Raw records:
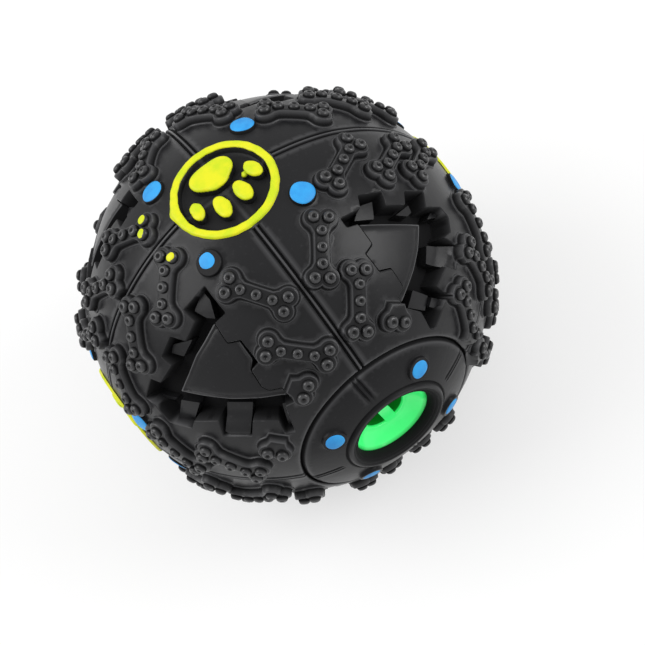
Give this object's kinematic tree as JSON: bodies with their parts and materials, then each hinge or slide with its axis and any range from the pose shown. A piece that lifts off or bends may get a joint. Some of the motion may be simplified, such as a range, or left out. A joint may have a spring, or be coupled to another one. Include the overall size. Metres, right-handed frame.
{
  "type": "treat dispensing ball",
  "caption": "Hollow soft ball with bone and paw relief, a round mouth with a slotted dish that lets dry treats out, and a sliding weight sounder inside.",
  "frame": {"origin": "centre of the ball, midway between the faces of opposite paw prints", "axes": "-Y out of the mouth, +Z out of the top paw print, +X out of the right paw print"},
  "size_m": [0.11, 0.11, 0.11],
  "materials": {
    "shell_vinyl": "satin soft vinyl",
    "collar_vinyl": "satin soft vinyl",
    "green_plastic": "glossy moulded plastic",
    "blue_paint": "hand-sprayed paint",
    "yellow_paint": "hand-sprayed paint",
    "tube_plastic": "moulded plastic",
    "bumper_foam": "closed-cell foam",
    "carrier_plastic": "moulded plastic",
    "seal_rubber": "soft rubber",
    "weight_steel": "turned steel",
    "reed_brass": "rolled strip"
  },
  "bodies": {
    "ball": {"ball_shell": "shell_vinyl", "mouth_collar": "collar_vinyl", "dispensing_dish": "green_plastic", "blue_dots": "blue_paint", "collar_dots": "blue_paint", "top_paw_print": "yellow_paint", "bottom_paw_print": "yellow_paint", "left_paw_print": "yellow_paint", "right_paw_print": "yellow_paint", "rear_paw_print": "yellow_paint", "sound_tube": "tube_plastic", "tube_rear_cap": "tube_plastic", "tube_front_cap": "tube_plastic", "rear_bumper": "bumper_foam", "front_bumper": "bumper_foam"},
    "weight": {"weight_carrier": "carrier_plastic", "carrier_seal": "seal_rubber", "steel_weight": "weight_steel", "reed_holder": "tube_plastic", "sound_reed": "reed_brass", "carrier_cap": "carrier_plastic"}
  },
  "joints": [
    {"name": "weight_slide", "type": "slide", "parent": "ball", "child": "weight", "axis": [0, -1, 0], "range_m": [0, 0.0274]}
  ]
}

* * *

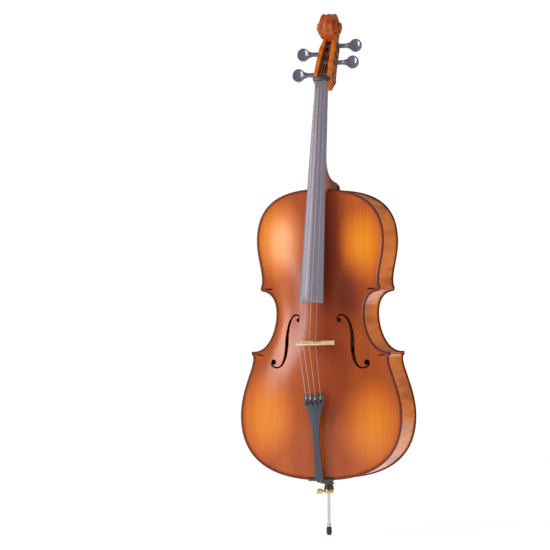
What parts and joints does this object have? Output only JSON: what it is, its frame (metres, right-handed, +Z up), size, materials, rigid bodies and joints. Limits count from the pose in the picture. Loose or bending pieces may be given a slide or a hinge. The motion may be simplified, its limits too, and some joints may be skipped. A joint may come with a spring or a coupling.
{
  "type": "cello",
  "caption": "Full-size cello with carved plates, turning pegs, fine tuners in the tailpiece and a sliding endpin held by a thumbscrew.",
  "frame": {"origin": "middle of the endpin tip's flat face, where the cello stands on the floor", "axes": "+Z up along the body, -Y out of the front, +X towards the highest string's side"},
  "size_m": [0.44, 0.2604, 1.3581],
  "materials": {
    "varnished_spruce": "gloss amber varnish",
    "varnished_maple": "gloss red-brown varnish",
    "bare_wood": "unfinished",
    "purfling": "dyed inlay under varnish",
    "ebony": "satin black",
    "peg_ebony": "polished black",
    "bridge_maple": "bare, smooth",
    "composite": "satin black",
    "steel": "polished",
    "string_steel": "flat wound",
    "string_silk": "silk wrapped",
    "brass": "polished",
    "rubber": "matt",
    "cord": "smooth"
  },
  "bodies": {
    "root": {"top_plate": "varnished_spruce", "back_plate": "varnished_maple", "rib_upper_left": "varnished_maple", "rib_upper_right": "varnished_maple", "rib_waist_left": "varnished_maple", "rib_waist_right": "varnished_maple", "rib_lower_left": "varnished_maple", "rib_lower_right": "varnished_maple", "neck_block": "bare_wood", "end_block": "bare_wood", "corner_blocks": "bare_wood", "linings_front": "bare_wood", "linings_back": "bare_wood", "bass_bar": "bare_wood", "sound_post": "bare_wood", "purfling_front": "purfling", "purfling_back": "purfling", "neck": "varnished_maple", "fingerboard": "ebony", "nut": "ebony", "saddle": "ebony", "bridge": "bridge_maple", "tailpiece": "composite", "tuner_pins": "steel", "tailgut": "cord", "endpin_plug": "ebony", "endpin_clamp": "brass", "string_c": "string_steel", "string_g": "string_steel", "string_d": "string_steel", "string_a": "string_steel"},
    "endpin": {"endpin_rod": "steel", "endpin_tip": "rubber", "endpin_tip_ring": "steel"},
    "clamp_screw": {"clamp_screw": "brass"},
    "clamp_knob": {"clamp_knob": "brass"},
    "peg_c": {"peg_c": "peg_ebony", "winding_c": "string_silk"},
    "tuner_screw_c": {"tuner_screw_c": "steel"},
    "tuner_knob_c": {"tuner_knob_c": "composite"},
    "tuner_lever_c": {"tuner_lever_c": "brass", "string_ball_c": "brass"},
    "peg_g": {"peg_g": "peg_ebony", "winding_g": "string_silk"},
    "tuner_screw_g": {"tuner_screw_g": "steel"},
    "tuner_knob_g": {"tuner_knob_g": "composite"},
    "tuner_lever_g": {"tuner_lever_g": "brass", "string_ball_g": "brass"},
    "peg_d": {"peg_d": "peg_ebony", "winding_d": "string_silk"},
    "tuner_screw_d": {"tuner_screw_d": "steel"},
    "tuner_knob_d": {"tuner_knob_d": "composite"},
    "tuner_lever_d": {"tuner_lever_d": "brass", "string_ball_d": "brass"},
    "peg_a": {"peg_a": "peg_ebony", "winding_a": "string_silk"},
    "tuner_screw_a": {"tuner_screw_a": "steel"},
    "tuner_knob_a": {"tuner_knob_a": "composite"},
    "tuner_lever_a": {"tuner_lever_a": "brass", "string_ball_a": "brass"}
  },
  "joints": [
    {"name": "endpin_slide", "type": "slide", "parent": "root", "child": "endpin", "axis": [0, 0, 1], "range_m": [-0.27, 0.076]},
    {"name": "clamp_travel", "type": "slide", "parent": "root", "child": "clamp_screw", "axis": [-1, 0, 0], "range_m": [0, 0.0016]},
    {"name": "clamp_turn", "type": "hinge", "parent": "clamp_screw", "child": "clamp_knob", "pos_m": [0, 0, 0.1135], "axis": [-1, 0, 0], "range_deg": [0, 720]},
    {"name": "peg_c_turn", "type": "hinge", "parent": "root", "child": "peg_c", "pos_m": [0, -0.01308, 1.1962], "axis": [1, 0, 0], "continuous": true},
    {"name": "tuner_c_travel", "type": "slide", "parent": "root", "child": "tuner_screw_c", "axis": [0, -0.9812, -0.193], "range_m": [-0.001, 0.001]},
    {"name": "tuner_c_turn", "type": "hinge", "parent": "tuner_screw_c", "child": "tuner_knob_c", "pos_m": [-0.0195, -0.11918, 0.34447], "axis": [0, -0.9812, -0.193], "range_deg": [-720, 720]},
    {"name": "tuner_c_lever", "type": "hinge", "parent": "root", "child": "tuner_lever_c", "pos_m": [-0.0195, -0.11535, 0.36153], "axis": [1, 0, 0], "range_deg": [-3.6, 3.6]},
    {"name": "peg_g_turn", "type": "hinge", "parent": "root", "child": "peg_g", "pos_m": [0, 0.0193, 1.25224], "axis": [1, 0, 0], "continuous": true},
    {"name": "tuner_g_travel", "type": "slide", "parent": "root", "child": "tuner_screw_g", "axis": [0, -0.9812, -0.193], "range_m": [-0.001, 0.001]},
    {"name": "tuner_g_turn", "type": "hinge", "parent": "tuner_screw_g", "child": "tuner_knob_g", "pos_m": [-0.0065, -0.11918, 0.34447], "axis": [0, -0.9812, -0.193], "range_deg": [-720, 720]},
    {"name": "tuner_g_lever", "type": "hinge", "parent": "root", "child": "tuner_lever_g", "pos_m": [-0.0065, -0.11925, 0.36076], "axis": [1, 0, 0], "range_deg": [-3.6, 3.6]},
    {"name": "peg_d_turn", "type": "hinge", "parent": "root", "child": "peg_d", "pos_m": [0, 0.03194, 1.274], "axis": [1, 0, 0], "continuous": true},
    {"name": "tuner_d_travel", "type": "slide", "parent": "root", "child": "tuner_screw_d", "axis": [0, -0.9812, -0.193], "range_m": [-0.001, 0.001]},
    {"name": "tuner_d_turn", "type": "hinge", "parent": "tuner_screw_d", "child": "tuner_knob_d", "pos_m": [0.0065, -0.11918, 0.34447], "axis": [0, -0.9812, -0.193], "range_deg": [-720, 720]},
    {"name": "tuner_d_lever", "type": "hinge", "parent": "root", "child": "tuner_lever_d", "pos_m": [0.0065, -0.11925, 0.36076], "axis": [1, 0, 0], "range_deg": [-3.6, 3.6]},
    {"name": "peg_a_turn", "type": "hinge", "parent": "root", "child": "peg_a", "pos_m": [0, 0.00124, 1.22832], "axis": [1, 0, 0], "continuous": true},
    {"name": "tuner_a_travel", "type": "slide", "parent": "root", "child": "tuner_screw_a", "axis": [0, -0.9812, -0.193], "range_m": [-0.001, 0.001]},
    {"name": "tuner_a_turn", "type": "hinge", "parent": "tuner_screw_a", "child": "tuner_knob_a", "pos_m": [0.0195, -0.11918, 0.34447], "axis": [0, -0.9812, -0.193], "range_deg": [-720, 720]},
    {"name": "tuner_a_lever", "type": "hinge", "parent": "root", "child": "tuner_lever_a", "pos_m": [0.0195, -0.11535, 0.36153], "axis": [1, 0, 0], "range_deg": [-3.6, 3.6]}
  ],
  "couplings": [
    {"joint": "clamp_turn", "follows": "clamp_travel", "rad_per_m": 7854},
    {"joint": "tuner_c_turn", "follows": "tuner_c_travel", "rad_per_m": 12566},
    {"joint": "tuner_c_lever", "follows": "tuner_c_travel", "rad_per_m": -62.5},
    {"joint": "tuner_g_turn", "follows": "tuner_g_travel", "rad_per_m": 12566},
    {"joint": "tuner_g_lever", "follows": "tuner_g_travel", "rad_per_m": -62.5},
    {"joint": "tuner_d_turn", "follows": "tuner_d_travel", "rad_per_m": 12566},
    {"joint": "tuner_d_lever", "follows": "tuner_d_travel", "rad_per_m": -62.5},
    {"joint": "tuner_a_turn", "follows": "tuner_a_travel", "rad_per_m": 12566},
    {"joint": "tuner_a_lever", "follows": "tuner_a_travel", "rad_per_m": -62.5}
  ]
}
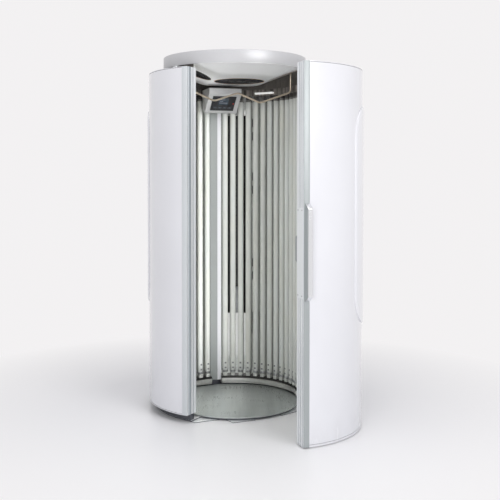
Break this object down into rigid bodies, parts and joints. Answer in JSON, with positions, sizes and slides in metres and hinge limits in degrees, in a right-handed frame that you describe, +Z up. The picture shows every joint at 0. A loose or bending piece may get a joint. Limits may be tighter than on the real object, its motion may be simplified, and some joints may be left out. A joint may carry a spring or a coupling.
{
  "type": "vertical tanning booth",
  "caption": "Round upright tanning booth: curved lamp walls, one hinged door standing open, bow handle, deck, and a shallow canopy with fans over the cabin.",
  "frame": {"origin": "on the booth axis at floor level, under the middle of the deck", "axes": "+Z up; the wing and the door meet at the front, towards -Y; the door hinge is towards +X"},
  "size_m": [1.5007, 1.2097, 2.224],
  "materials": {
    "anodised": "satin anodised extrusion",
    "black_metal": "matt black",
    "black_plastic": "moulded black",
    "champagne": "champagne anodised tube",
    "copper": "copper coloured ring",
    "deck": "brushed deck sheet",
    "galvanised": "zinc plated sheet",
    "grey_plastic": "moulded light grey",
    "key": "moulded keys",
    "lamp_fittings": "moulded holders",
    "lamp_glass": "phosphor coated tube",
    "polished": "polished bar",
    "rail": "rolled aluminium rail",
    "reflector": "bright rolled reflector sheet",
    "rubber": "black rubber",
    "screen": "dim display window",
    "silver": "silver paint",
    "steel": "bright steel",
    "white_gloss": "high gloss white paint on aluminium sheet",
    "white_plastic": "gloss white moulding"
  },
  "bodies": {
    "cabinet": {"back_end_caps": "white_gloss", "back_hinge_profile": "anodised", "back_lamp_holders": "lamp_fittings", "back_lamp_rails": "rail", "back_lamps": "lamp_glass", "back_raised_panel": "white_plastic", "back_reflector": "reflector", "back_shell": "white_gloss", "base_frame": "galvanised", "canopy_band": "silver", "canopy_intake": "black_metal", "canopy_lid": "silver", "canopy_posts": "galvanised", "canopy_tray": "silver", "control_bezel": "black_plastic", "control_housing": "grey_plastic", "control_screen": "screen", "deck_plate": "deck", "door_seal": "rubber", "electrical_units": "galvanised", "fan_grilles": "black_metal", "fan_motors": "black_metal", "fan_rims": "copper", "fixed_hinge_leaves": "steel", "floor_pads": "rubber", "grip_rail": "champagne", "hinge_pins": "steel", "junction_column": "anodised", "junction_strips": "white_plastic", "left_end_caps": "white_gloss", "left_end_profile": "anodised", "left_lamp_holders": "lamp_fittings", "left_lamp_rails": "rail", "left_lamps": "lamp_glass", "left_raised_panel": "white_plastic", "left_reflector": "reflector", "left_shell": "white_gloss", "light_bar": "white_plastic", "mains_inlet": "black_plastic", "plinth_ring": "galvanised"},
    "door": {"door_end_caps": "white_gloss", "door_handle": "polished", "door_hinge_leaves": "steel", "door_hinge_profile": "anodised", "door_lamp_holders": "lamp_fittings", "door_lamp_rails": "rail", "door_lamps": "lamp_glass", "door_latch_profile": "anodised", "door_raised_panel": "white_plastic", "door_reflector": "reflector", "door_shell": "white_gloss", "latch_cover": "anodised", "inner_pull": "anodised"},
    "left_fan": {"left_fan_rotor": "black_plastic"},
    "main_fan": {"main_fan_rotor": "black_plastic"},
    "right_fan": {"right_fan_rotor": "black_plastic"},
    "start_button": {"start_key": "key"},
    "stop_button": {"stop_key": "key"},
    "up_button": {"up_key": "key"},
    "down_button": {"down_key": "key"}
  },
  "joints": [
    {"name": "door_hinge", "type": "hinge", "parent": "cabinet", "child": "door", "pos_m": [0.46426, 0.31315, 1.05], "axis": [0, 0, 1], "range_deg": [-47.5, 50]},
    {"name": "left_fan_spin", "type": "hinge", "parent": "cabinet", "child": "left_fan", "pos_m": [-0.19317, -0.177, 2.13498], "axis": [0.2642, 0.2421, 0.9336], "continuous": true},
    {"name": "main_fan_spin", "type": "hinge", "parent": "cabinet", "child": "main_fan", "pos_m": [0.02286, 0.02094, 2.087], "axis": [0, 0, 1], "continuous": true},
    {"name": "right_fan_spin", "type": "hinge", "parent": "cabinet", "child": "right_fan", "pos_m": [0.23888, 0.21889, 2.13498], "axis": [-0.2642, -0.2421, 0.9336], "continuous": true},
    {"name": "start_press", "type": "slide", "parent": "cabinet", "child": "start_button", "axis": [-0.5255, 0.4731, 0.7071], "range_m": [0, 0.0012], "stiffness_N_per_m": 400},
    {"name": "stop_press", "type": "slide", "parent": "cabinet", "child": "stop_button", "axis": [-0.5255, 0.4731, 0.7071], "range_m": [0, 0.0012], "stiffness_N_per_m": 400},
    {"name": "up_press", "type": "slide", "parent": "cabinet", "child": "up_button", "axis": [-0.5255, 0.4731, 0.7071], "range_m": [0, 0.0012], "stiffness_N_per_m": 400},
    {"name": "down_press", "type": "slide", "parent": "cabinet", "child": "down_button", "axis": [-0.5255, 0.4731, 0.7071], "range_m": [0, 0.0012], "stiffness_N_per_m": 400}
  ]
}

Task brief: Identify the lines in the entries above that contain "picture", then copy them out.

Task solution:
What parts and joints does this object have? Output only JSON: what it is, its frame (metres, right-handed, +Z up), size, materials, rigid bodies and joints. Limits count from the pose in the picture. Loose or bending pieces may be given a slide or a hinge. The motion may be simplified, its limits too, and some joints may be skipped. A joint may come with a spring or a coupling.
Break this object down into rigid bodies, parts and joints. Answer in JSON, with positions, sizes and slides in metres and hinge limits in degrees, in a right-handed frame that you describe, +Z up. The picture shows every joint at 0. A loose or bending piece may get a joint. Limits may be tighter than on the real object, its motion may be simplified, and some joints may be left out. A joint may carry a spring or a coupling.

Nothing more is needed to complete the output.